Türkiye’deki yapı stoğunun yaklaşık 10 milyon binadan ve içinde de 28 milyon daireden oluştuğunu ifade eden Tonguç, bu yapı stoğunun büyük çoğunluğunun bugünkü deprem şartnamesini ve gereklerini sağlamadığını bildirdi.
“Güçlendirme maliyeti yüzde 40’ı geçmemeli”

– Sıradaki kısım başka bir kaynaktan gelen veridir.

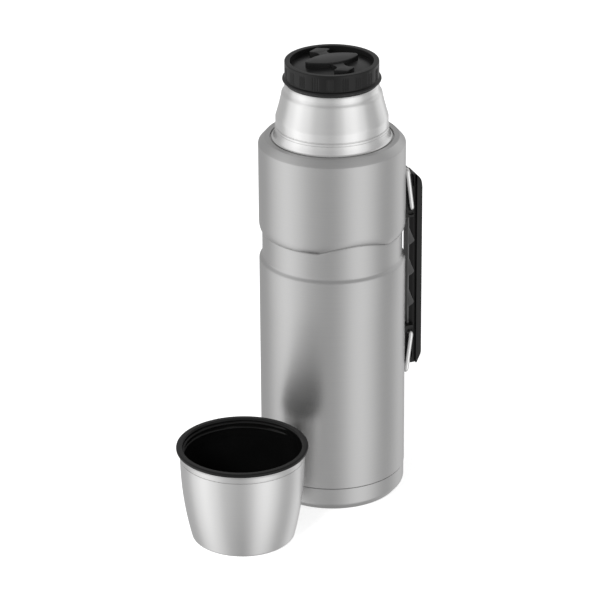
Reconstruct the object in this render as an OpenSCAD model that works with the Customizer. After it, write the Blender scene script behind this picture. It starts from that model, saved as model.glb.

Binalar güçlendirilmeli mi, yoksa yıkılıp tekrar mı yapılması gerektiği sorusunu da yanıtlayan Tonguç, onarım ve güçlendirmenin farklı şeyler olduğuna değinerek, bina az ya da orta hasarlıysa onarılacağını, hasarsızsa güçlendirileceğini ifade etti. Her ikisinde de binanın güncel şartnamelerin gereklerini sağlar hale getirilmesi gerektiğini vurgulayan Tonguç, yapılacak güçlendirme maliyetinin bina maliyetinin yüzde 40’ını aşması halinde ise binanın yıkılıp yeniden yapılmasını önerdiklerini söyledi. Ardından istenen kalitede binaların oluşmamasının sebeplerine değinen Tonguç çözüm önerilerini şöyle sıraladı:
Türkiye’deki mevcut tasarım şartnameleri çok ağır maddeler içeriyor. Birçok kişi anlamakta zorlanarak hatalı uygulamalara gidiyor. Tasarım şartnamelerini bölmek lazım. 1975 yönetmeliği gibi basit ve herkesin anlayabileceği bir yönetmelik olmalı. 18-20 katlı binayı belki bu ağır şartnameye göre yapmalıyım ama 4-5 katlı bina için aynı şartname kullanılmamalı. Oradaki detayları yumuşatarak yaklaşabilmeliyim. Uygulayıcıları sertifikalandırmalıyız. Kalıpçı, demirci bunlar sertifikalı ve işinin ehli olmalı. Ruhsat veren, fenni mesul, kontrolör önemli. Bu kişilerin kontrol edeceği bina sayısı sınırlandırılmalı ki doğru kontroller çıksın. Uygulayıcıların eğitimli olması çok önemli. Bugün bir doktor mezun olduğunda en az 6 yıl uzmanlık alıp ameliyata giremiyor ya da bir avukat 4 yıl staj yapmadan mahkemeye çıkmıyorsa inşaat mühendisi de mezun olunca hemen statik projesi hazırlayamamalı. Ahlak ve dürüstlük ise her meslekte önemli. Kalite kontrol sorunu çözülmeli, eğitimle bilinç oluşturmalı. Ben sistem kuruyorum diyen herkes kuramamalı, sistemler gelenekler üzerine ve kurumsal kültür tabanlı olmalı. Sonuç olarak yaşadığımız manzaranın sebebi deprem olarak görülmemeli.”